(3D code data)
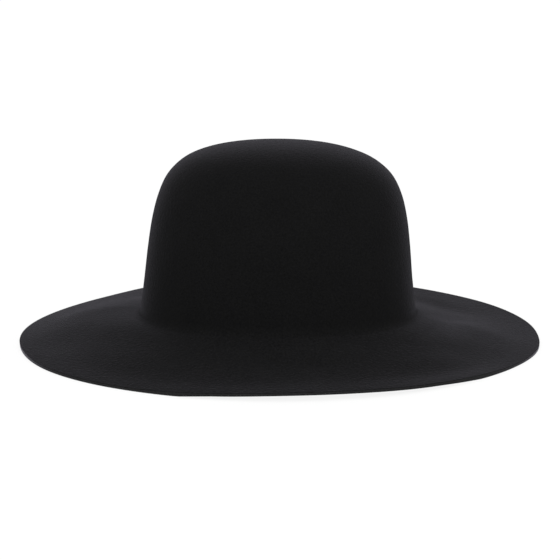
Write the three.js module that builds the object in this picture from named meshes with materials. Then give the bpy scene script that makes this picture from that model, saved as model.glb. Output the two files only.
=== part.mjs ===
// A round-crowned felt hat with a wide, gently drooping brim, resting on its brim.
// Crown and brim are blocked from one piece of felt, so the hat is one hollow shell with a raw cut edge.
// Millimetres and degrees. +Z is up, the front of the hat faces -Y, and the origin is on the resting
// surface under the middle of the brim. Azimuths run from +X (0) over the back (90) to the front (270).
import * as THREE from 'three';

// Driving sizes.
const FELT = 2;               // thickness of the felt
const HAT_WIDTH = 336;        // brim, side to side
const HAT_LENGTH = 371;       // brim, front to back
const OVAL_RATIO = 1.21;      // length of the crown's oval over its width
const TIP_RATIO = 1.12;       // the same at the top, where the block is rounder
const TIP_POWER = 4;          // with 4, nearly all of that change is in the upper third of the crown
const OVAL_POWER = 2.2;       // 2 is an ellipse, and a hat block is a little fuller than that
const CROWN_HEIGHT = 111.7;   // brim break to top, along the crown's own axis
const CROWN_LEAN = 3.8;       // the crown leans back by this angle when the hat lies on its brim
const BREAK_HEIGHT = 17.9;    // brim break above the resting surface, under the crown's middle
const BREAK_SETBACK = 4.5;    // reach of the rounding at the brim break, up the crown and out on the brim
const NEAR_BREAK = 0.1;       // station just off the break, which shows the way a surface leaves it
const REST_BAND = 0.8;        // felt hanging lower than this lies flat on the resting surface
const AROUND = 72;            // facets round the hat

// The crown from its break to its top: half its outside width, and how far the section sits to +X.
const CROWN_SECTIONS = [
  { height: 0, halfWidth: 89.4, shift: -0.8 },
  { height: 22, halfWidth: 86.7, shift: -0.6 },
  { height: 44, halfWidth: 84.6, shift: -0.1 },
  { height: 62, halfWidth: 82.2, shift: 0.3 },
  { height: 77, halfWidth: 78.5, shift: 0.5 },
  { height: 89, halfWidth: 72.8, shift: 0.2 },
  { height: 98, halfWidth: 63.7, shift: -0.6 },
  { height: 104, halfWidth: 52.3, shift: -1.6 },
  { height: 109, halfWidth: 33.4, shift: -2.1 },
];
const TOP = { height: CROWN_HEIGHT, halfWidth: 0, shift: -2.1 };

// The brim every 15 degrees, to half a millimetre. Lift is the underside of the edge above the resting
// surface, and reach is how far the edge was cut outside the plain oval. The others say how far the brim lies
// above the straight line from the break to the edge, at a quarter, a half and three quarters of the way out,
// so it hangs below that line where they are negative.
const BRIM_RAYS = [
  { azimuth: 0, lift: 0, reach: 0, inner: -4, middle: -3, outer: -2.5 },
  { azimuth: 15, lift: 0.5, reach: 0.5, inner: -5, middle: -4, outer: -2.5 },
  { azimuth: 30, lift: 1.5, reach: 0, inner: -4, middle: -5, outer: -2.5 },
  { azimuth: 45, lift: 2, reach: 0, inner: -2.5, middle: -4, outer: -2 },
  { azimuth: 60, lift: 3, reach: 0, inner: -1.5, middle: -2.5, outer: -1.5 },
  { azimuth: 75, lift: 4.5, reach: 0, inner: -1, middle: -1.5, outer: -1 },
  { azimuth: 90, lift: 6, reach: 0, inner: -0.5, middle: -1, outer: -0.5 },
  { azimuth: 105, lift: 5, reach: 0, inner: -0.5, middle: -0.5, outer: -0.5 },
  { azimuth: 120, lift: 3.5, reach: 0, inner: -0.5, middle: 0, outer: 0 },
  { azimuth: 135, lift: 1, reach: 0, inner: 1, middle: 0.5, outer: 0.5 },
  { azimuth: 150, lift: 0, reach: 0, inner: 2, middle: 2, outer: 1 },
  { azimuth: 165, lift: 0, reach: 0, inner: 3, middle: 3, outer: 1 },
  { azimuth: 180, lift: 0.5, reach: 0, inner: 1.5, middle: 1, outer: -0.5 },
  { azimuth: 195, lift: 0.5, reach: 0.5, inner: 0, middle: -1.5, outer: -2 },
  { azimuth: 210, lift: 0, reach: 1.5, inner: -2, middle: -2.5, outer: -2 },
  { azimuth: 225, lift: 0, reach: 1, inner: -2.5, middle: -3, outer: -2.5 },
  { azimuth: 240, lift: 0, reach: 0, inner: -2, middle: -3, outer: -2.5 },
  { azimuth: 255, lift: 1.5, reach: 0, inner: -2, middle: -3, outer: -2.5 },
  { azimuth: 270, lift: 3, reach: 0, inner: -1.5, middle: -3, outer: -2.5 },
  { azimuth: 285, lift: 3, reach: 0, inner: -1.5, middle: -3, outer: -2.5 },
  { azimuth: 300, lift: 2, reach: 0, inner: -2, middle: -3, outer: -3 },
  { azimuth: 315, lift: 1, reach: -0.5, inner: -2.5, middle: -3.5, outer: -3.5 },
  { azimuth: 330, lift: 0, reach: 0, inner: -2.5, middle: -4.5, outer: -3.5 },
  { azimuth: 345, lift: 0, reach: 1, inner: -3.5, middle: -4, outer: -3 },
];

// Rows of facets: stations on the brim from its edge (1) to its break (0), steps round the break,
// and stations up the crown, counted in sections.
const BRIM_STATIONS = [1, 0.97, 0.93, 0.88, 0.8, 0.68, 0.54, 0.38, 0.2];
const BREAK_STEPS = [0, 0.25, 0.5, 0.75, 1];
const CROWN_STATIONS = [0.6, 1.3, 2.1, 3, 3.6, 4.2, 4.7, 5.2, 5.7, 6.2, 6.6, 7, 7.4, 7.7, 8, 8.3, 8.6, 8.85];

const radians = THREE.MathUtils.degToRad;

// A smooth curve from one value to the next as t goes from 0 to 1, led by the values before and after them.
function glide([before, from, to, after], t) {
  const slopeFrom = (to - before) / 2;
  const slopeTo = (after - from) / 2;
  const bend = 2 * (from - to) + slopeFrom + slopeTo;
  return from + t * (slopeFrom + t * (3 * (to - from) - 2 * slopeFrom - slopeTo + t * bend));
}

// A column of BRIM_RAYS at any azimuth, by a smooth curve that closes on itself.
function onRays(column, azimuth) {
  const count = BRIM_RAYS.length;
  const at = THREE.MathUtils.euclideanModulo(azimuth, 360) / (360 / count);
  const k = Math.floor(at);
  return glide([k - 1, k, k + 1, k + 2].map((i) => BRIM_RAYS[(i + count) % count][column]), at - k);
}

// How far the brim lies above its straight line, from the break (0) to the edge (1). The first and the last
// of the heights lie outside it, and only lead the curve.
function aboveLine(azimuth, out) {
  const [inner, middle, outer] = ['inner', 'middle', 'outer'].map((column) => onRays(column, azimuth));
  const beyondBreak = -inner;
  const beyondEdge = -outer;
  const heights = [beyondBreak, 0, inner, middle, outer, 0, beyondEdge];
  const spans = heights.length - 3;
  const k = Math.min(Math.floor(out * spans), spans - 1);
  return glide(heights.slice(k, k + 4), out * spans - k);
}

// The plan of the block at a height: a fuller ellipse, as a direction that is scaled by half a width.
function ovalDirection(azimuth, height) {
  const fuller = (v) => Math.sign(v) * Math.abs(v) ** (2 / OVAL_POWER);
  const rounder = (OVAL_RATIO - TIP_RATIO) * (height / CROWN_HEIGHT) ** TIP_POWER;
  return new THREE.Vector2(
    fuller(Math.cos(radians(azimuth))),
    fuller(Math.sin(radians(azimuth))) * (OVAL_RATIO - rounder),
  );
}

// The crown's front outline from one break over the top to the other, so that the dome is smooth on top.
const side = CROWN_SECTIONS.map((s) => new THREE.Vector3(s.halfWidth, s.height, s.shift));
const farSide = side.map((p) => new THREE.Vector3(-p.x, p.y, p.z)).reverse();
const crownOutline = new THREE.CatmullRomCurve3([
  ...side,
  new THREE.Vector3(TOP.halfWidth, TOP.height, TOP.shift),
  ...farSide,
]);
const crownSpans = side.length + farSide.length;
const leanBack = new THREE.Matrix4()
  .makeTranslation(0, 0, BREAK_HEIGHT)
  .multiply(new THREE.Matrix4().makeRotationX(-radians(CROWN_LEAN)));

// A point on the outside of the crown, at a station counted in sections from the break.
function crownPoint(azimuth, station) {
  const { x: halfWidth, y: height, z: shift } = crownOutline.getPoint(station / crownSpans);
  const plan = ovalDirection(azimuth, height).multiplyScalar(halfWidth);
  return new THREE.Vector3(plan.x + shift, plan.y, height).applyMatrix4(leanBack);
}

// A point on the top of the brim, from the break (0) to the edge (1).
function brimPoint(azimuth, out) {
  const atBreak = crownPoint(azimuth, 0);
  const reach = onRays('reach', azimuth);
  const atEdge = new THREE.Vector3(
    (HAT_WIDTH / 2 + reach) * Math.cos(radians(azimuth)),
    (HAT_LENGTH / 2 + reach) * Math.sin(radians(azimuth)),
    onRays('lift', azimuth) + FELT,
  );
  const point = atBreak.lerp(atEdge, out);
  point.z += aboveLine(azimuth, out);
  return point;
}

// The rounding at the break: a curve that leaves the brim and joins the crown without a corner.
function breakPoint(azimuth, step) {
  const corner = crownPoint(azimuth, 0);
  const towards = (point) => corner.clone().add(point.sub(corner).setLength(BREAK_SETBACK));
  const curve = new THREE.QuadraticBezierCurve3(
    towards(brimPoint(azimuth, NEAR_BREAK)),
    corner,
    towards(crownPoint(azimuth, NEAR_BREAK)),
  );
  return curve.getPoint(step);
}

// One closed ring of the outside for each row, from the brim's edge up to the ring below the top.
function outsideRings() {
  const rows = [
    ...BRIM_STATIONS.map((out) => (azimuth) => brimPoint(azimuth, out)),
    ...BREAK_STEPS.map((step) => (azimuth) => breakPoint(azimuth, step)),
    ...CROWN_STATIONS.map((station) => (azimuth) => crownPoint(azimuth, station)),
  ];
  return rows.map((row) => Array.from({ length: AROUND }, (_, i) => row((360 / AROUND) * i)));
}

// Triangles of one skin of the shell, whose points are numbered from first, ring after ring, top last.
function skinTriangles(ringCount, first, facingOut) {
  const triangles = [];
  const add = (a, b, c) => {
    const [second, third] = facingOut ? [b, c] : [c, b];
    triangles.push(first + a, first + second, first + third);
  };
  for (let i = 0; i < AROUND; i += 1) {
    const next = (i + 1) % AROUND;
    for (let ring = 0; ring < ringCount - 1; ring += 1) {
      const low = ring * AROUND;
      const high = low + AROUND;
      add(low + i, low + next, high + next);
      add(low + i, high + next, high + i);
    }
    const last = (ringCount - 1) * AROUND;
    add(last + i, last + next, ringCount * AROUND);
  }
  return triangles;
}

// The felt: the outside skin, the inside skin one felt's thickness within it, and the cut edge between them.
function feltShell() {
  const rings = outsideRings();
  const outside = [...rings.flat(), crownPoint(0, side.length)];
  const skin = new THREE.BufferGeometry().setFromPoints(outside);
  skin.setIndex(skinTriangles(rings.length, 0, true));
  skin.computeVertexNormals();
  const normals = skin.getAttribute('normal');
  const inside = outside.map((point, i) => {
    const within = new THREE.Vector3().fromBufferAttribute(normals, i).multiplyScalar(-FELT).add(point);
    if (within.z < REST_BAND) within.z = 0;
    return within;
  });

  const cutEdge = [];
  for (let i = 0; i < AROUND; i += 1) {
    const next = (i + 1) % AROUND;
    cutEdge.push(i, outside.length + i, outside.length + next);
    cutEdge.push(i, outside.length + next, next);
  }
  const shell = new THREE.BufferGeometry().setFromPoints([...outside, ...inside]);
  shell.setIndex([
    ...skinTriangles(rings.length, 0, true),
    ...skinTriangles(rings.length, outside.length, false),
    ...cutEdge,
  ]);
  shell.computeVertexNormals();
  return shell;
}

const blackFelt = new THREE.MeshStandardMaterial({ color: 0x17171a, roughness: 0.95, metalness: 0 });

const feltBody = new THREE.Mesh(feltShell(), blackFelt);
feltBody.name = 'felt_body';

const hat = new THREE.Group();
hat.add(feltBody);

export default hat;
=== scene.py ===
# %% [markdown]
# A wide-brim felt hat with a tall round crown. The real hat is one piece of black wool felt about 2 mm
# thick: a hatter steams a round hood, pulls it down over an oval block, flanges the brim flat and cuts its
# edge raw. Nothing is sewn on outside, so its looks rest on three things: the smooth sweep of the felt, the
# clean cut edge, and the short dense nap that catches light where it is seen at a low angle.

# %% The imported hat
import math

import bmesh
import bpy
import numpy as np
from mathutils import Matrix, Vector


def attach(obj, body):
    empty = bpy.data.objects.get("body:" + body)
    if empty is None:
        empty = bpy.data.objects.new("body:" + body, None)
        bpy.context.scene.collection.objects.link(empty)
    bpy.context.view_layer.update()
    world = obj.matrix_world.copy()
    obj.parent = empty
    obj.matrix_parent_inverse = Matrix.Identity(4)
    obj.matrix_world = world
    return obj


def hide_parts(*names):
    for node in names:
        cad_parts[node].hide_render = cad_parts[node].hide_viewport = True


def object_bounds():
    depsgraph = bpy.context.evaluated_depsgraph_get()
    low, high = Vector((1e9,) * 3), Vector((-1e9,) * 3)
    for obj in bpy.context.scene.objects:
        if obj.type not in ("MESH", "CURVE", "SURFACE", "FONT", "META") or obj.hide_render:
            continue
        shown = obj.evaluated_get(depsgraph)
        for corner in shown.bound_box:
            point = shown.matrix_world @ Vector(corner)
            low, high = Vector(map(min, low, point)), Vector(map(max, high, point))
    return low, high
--
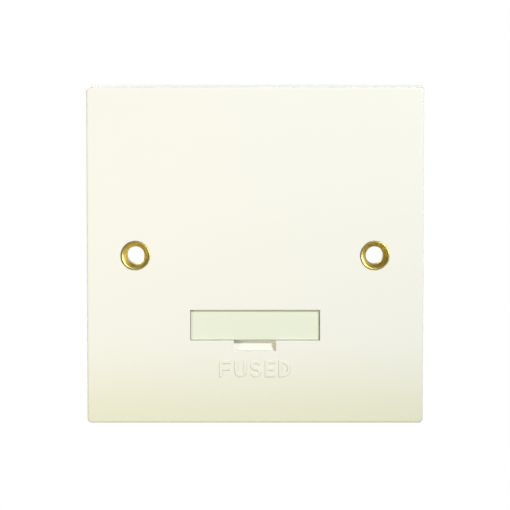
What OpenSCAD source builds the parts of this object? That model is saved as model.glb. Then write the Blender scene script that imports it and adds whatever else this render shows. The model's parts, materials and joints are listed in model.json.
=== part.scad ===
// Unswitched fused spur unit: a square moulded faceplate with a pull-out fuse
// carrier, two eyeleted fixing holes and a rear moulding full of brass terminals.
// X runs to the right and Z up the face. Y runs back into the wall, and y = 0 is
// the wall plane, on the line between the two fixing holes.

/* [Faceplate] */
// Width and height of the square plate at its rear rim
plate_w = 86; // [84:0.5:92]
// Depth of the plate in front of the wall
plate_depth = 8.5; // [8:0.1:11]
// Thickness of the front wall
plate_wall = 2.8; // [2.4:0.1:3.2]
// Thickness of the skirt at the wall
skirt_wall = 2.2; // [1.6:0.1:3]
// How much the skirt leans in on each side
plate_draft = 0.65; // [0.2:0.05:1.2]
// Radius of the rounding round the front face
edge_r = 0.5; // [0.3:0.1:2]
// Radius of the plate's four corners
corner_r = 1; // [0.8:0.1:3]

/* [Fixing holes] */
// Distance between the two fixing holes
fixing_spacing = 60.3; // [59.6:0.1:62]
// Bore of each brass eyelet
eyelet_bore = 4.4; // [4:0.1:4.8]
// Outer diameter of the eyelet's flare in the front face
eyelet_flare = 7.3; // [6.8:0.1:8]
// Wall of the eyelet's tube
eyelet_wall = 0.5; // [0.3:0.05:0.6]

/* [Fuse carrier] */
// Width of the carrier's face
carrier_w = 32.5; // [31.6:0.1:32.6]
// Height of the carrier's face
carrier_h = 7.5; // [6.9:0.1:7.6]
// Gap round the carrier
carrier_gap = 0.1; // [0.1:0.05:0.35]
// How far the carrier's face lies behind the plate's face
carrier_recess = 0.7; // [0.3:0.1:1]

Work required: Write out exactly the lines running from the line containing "Write the three.js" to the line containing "import * as THREE from 'three';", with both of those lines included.

Result of the exercise:
Write the three.js module that builds the object in this picture from named meshes with materials. Then give the bpy scene script that makes this picture from that model, saved as model.glb. Output the two files only.
=== part.mjs ===
// A round-crowned felt hat with a wide, gently drooping brim, resting on its brim.
// Crown and brim are blocked from one piece of felt, so the hat is one hollow shell with a raw cut edge.
// Millimetres and degrees. +Z is up, the front of the hat faces -Y, and the origin is on the resting
// surface under the middle of the brim. Azimuths run from +X (0) over the back (90) to the front (270).
import * as THREE from 'three';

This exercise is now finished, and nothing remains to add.